Photo aérienne de l'avancement des travaux du ELT
Vue aérienne du chantier de l'Extremely Large Telescope (ELT). Perché à 3000 mètres d'altitude, l'observatoire devrait être achevé d'ici 2024 pour entrer en service en 2025. ©ESO
Image de la nébuleuse d'Orion
Cette image spectaculaire de la nébuleuse d'Orion a été obtenue à l'aide de la caméra infrarouge HAWK-I du très grand télescope (VLT) de l'ESO, au Chili. C'est la vue la plus lointaine jamais obtenue de cette région où naissent des étoiles. ©ESO

Quelles missions pour l'ELT?

Equipé d’une caméra infrarouge (MICADO) et de deux spectromètres (METIS et HARMONI), le futur télescope de l’ESO doit permettre aux astronomes d’observer les exoplanètes, c’est-à-dire des corps planétaires semblables à la Terre orbitant autour d’une autre étoile.

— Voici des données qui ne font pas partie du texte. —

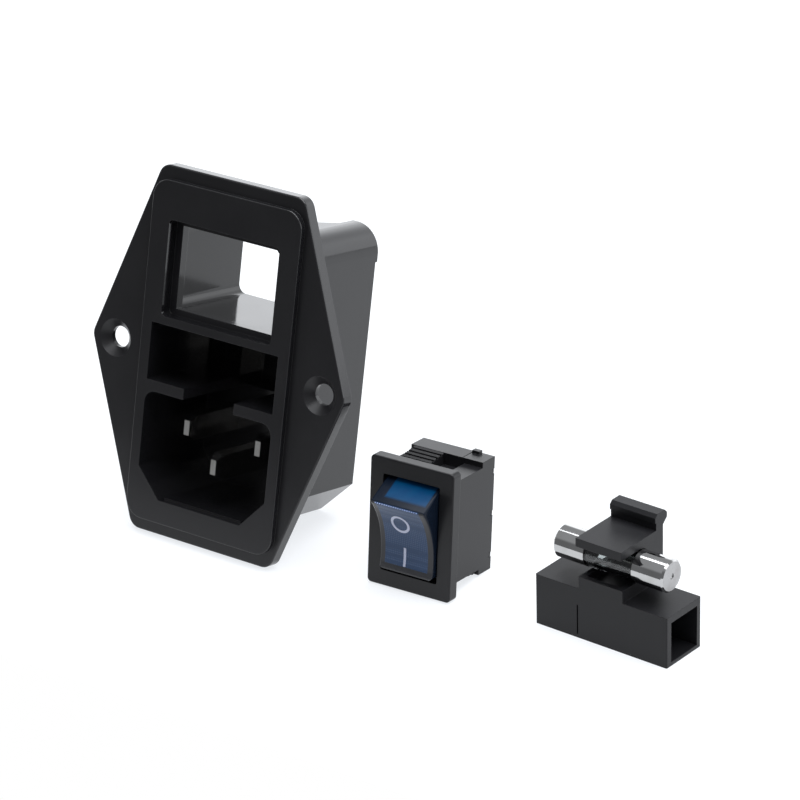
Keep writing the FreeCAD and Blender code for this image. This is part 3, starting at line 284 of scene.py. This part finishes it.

Grâce aux  instruments de l’ELT,  les chercheurs seront  capables d’étudier leur atmosphère, l’histoire de leur formation, et pourront peut-être même les photographier! En observant les objets les plus lointains, le nouveau télescope fournira des indices précieux pour comprendre la naissance des étoiles, la formation des galaxies, et permettra de mesurer la vitesse d’expansion de notre univers.